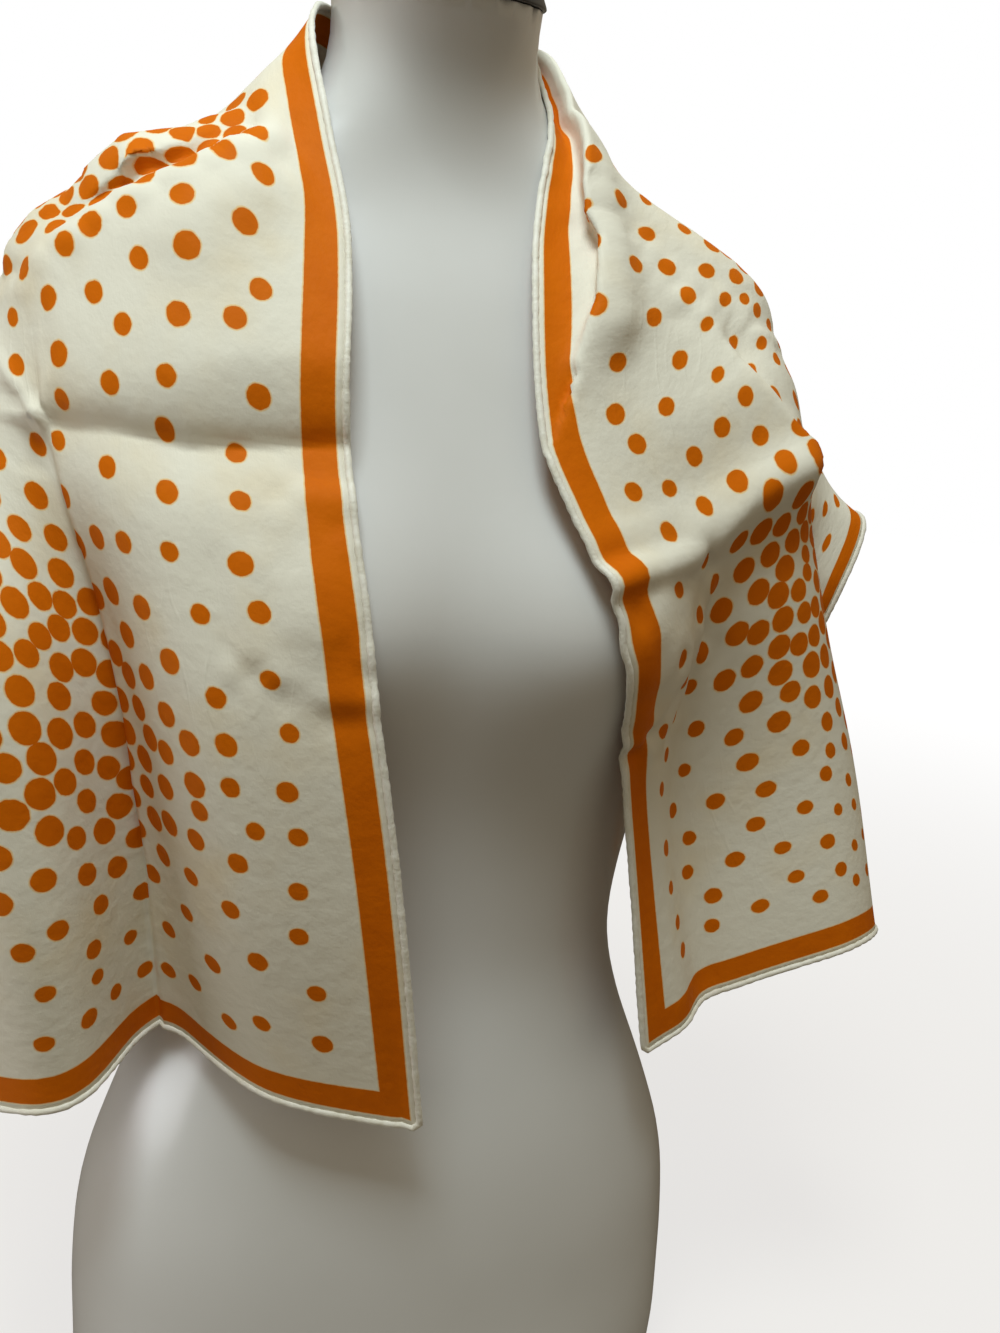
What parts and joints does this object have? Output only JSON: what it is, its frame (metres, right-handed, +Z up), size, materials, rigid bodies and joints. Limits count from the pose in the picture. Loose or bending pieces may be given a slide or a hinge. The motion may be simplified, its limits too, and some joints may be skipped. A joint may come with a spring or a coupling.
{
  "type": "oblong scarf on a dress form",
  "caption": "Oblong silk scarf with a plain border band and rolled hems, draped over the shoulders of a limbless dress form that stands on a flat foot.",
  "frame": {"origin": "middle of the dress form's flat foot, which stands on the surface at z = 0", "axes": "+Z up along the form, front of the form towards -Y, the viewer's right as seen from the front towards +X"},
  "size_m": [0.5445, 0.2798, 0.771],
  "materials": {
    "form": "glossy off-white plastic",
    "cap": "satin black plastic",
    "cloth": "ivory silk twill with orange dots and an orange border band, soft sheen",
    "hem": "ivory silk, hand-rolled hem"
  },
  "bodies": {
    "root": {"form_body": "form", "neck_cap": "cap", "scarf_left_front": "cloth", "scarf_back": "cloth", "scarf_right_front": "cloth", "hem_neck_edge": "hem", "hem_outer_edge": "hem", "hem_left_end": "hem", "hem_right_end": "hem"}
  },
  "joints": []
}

++++++++++++++++++++

Copy down the material exactly as written.

= Solution below =
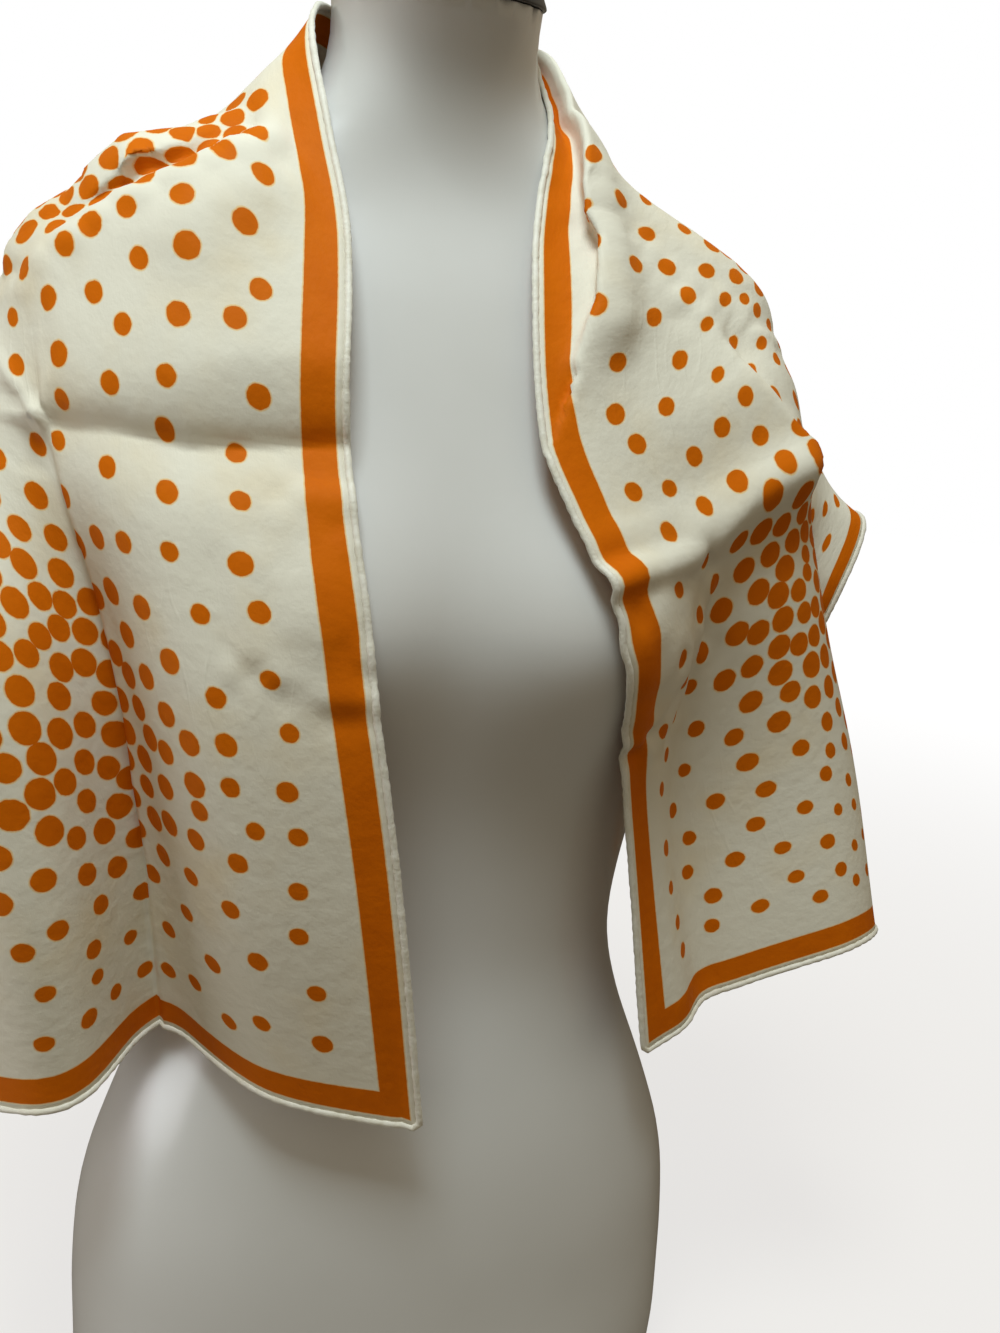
What parts and joints does this object have? Output only JSON: what it is, its frame (metres, right-handed, +Z up), size, materials, rigid bodies and joints. Limits count from the pose in the picture. Loose or bending pieces may be given a slide or a hinge. The motion may be simplified, its limits too, and some joints may be skipped. A joint may come with a spring or a coupling.
{
  "type": "oblong scarf on a dress form",
  "caption": "Oblong silk scarf with a plain border band and rolled hems, draped over the shoulders of a limbless dress form that stands on a flat foot.",
  "frame": {"origin": "middle of the dress form's flat foot, which stands on the surface at z = 0", "axes": "+Z up along the form, front of the form towards -Y, the viewer's right as seen from the front towards +X"},
  "size_m": [0.5445, 0.2798, 0.771],
  "materials": {
    "form": "glossy off-white plastic",
    "cap": "satin black plastic",
    "cloth": "ivory silk twill with orange dots and an orange border band, soft sheen",
    "hem": "ivory silk, hand-rolled hem"
  },
  "bodies": {
    "root": {"form_body": "form", "neck_cap": "cap", "scarf_left_front": "cloth", "scarf_back": "cloth", "scarf_right_front": "cloth", "hem_neck_edge": "hem", "hem_outer_edge": "hem", "hem_left_end": "hem", "hem_right_end": "hem"}
  },
  "joints": []
}